November 11, 2019

Learning Never Stops

Photo courtesy of Lisa Rothstein Goldberg.

For many years, my grandfather had a secret. He was a devoted husband, father, and grandfather. He worked unusual hours, so it was easy for him to keep this secret. It was unique, to be sure. But unlike any other type of family secret, this one is amazingly special.

I always knew my grandfather’s name was Dr. Sidney D. Rothstein. I saw it written on his stationery, bookplates, etc. He had a PhD in marketing from University of Maryland and it was displayed proudly on the wall in his home office. He lived his entire life in Philadelphia, so I am not really sure why I never thought to ask about when or how he obtained that degree. It was way before the day of online learning. It never came up until a conversation with my dad a few years ago.   

In his early 50s, with a wife, two grown children—one of whom was finishing up law school—without telling anyone, my grandfather, “Poppy” enrolled in and completed his PhD. Before the days of online learning platforms, there were “correspondence courses.” Mail from the University was sent to his office, so my grandmother never saw it. “Nanny” confirmed to me that she never knew he was doing this until it was a done deal. My dad thinks he did it this way because like just about every other PhD student, he wanted to avoid the endless questions about his progress in the program. 

While getting a PhD in secret is impressive in itself, what makes it even more special was that he did not need to do it. He had a successful career as an advertising executive and it was for one reason alone–the love of the learning. He later shared that love with hundreds of students, as an adjunct professor of marketing at the Wharton School of the University of Pennsylvania, the Fox School of Business at Temple University, and several other colleges in the Philadelphia area.

Mishna says “Do not say, ‘When I have leisure, I will study.’ Perhaps you never will have that leisure.” Poppy was an empty nester. He lived in a major urban area with a lot to do. He could have done any number of “leisure” activities with this time, but he did not. He set a goal and finished it. 

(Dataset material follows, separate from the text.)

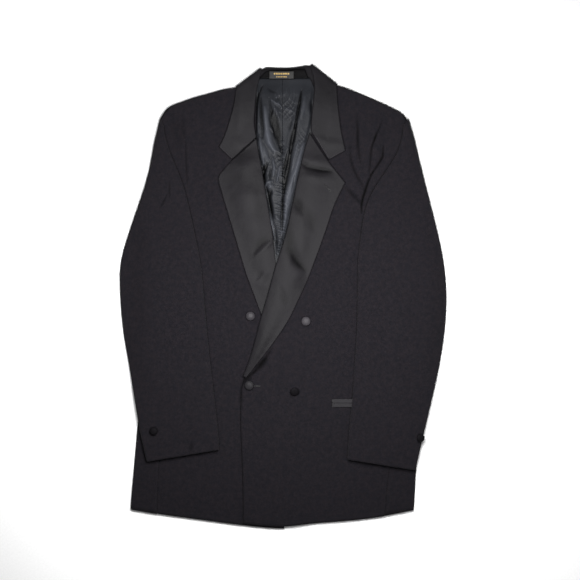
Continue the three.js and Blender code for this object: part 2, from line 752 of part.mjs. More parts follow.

It is no accident that Jews are known as the “People of the Book.” We love to read. There are thousands of pages of Jewish texts. Bible stories, commentaries, codes, stories, modern day interpretations, the list goes on and on. Jewish parents have an obligation to educate their children (Talmud Kiddushin 29a). Throughout the history of the Jewish people, as we were exiled from place to place, the one constant was our knowledge. It was portable and permanent. Rabbi Meir tells us that one who engages in (Torah) study for its own sake becomes “great and exalted above all of creation” (Pirkei Avot 6). 

I write this as so many head back to school. After fifteen years, I am doing the same. Although not following the secretive legacy of my grandfather, I am inspired by the notion that you can go back at any age. I will soon be taking a class (via Zoom—Poppy would have done the same if he could have!) in Jewish leadership. Although I am admittedly nervous about this new endeavor, I will think about Poppy and the incredible legacy he left me. Learning is ageless and timeless.

Poppy would have been 98 this year. In his memory, I gave my daughter the middle name Shoshana. And at her naming, my father shared some memories of him. Jewish tradition teaches us that when we name our children in loving memory of someone, we are hoping to pass down the characteristics of that person. In addition to his sense of humor and love of travel, I hope my daughter will inherit his love of lifelong learning. I do not expect her to secretly complete a PhD (!!!), but I hope she will continue her love of books, her curiosity about the world, and the smiles and love she shows everyone. All things that Poppy had. Zichrono livracha. May his memory be forever a blessing.

Lisa Rothstein Goldberg is a social worker and Jewish educator. She lives in Louisville, Kentucky with her husband and their two young daughters.